The art of adapting a previously popular work to the big screen is a particularly tricky proposition.
Stray too far from the original source material, and you could be accused of ruining a classic. Concerned moviegoers might wonder, for example, why a director like Jonathan Demme chose to take the delightfully fun and mod Audrey Hepburn/Cary Grant caper Charade and pump it full of confusing allusions to The French New Wave. They also might wonder why he thought Mark Wahlberg looked anything but ridiculous in a beret.
Stay too close to the original source material, and why bother? Why watch a shot-for-shot remake of Alfred Hitchcock’s classic thriller, Psycho, when the genuine article already exists? Gus Van Sant learned the hard way in 1998 that people aren’t necessarily interested in buying a ticket to a movie that they’ve already seen when he tried that very thing, mistakenly assuming that Anne Heche is a reasonably valid substitute for Janet Leigh.
It’s a fine line, really, for anyone attempting to adapt something people love. Maybe that’s why Hollywood of late has been fond of taking films popular in their own country and Americanizing them for Middle America. It’s easier to market a remake as a fresh and original idea when your core audience is barely familiar with the source material. A slew of horror films in recent years (The Ring, The Grudge, Quarantine, Dark Water, Mirrors, et cetera) all started life as a popular film in another country before a studio head snatched up the rights, and their financial success seems to indicate that the strategy is working.
But horror is not the only genre Hollywood is co-opting.

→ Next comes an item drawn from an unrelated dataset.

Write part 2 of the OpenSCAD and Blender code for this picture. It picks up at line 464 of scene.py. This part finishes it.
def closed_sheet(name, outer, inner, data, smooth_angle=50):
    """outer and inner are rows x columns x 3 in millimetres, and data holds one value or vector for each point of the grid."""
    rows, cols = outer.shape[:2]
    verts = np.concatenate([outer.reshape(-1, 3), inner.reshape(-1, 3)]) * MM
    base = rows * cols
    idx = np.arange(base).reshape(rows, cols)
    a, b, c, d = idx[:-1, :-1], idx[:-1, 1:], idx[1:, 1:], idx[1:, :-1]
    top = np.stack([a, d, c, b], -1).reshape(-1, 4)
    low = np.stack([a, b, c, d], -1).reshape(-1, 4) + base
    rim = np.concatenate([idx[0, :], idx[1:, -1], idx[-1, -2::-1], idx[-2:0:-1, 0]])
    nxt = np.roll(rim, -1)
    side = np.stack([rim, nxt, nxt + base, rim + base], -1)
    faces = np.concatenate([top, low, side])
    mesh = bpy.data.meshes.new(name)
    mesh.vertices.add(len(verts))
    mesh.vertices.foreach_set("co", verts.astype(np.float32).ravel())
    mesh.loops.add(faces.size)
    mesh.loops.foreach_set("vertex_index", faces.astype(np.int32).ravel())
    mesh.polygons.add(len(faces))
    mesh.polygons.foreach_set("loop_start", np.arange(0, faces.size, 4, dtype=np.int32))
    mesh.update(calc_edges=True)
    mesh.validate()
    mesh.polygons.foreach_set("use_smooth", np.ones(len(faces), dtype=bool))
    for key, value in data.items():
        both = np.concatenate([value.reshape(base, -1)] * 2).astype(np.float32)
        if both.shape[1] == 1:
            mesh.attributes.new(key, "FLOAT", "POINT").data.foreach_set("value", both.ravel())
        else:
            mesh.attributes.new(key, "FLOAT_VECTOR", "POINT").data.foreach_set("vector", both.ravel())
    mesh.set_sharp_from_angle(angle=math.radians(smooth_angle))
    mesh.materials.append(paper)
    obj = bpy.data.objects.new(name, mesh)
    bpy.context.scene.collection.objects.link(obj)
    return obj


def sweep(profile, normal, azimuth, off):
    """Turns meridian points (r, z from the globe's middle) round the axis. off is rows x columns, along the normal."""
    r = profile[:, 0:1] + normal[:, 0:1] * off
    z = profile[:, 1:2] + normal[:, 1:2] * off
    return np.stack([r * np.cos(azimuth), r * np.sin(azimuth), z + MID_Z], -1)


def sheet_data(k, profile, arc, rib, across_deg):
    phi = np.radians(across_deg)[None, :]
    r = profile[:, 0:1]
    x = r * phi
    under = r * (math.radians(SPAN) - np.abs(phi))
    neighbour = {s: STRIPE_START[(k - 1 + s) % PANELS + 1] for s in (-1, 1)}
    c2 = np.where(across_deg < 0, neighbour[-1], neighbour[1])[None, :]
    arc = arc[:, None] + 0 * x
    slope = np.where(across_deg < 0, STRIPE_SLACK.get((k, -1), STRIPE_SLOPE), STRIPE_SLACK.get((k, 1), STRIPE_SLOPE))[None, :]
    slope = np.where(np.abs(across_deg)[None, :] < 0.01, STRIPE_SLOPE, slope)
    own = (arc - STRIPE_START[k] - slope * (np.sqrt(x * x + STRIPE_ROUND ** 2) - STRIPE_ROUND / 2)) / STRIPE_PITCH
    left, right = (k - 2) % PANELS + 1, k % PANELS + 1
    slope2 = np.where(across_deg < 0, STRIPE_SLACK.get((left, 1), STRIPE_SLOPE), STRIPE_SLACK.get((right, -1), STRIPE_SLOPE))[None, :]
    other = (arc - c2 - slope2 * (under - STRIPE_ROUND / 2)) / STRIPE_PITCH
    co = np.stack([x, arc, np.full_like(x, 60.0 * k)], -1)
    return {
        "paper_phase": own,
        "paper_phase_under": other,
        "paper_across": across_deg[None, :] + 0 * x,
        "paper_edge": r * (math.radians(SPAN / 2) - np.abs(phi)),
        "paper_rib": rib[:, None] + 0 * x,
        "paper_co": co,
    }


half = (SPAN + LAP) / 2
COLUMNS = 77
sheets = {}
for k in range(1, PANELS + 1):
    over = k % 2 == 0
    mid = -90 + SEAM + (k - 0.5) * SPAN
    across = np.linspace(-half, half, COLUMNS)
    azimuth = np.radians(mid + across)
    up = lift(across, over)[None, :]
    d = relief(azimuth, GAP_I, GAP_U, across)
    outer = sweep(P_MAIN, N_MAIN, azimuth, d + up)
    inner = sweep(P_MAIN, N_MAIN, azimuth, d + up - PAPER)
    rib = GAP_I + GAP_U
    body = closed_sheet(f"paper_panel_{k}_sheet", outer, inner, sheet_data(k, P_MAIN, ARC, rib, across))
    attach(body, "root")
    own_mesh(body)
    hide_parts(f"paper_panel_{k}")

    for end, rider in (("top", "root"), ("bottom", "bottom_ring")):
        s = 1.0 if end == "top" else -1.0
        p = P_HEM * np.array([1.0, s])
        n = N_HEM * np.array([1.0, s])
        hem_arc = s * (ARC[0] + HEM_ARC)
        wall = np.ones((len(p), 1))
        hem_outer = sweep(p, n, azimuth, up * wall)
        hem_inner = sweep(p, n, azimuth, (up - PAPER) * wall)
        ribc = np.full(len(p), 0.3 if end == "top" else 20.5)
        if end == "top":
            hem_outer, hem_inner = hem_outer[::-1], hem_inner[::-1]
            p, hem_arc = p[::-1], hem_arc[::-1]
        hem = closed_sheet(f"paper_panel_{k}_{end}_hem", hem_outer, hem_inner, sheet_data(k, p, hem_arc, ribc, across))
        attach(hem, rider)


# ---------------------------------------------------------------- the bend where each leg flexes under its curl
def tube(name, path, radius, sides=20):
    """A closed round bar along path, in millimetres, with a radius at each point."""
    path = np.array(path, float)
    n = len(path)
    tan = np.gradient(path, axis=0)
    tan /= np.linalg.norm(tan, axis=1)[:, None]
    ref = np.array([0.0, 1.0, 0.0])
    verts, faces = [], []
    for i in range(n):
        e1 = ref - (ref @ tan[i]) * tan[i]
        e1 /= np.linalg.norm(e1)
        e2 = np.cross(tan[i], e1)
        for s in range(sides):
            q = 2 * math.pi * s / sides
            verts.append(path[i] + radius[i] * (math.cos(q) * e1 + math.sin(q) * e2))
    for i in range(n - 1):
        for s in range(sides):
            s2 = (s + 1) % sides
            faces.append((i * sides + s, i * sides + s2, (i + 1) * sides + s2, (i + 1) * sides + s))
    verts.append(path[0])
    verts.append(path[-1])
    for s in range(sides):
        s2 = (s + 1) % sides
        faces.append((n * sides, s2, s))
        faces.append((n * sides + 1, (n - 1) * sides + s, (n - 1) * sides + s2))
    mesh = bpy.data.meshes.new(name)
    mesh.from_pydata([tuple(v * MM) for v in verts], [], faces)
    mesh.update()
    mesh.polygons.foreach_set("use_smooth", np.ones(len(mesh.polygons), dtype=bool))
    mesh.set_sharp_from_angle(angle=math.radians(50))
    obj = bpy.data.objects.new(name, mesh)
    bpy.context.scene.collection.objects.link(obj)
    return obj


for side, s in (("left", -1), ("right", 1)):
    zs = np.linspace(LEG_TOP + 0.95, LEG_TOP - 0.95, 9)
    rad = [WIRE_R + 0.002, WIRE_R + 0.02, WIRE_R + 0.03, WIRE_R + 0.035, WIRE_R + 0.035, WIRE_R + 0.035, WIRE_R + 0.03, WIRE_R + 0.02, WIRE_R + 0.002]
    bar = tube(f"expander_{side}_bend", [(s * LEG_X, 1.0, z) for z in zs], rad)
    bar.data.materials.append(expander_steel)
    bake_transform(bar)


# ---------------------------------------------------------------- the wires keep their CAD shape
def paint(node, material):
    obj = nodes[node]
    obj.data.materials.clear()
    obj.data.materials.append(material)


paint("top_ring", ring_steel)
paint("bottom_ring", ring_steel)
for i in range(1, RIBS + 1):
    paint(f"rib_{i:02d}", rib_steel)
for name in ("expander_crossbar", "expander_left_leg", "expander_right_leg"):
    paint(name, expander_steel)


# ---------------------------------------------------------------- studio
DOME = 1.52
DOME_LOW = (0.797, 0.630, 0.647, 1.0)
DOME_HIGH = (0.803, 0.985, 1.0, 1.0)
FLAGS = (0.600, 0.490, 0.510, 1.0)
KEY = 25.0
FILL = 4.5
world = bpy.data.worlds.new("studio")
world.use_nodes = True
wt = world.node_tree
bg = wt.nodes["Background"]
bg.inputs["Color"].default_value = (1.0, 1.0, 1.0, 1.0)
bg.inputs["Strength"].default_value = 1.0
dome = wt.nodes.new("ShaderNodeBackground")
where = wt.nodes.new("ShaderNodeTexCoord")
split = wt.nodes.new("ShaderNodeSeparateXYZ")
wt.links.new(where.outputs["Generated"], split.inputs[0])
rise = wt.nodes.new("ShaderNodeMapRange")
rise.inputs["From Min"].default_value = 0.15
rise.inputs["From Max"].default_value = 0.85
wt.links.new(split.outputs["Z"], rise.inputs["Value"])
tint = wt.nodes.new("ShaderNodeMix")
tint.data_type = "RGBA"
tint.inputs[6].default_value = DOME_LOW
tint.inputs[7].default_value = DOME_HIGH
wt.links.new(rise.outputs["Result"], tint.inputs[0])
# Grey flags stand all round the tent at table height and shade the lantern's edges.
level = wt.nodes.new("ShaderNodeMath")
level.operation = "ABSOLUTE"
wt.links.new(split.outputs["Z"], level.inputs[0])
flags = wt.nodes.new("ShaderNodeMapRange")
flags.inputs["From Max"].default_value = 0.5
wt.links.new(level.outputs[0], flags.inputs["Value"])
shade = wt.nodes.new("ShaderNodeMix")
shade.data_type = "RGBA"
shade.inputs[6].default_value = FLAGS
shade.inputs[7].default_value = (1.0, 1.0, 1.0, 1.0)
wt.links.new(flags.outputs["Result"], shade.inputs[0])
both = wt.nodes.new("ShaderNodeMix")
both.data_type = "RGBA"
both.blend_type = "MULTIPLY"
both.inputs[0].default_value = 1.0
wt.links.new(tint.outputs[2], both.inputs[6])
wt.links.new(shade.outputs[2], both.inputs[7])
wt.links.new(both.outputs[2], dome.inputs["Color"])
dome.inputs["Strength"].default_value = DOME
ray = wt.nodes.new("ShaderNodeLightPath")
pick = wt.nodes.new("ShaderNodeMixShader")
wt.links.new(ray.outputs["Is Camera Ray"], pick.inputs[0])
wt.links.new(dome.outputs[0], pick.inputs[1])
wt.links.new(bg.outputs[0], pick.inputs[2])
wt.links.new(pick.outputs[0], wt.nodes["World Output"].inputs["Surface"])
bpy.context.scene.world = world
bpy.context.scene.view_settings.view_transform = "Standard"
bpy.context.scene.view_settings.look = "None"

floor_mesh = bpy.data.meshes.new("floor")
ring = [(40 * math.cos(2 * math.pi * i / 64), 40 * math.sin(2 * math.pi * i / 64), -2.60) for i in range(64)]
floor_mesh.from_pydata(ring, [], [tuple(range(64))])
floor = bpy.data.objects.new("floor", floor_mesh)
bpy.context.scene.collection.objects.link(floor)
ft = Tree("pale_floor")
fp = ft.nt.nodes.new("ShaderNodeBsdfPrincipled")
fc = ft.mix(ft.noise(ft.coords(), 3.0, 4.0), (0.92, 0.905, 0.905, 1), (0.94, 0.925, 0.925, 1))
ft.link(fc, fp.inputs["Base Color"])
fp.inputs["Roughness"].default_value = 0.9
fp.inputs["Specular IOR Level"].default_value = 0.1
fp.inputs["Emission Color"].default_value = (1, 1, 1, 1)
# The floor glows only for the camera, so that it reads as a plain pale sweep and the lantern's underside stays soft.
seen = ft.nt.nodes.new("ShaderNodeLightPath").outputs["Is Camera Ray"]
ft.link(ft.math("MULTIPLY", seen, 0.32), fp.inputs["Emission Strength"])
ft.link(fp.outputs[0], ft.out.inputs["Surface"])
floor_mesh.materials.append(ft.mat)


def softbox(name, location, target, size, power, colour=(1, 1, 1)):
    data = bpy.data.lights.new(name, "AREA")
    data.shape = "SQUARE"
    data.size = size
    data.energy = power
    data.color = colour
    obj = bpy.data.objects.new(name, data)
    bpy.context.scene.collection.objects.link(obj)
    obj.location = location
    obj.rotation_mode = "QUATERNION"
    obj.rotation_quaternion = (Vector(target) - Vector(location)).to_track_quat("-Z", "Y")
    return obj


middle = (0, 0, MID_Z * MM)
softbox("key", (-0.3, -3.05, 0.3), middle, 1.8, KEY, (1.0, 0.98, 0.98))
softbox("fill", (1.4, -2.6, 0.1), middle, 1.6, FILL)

This weekend, Universal Pictures is releasing State of Play, a political, newspaper thriller starring Helen Mirren, Russel Crowe and Rachel McAdams, based off of the British miniseries of the same name from 2003. As a fan of the original, this film (directed by Kevin MacDonald of The Last King of Scotland) has a lot to live up to.
The miniseries, sporting a six-hour, crisscrossing narrative, follows the investigation of the apparent suicide a government researcher after a connection is discovered between her and an urban youth murdered in what appears to be a professional hit.
But the basic intrigue at the center of the film is only a small part of what makes the series as good as it is. The deliberately-paced way in which the story unravels over the entire six hours, slowly and painstakingly as more and more details come to light, allows the audience to connect with and understand the characters. The lead journalist on the case is a jaded cynic.
His oldest friend is a wunderkind politician whose relationship with the dead girl could ruin everything.
The strange and eye catchingly-dressed business man with ties to the dead girl isn’t what he seems and certainly isn’t who he claims to be.
You get the picture.
Taking such a complicated story and boiling it down into a two-hour pot boiler is a daunting proposition, one I hope the makers of this film were prepared for.
But, really, even if they weren’t, a remake can never erase the existence of the original, no matter the quality or the success.
At worst, it can make it look better by comparison.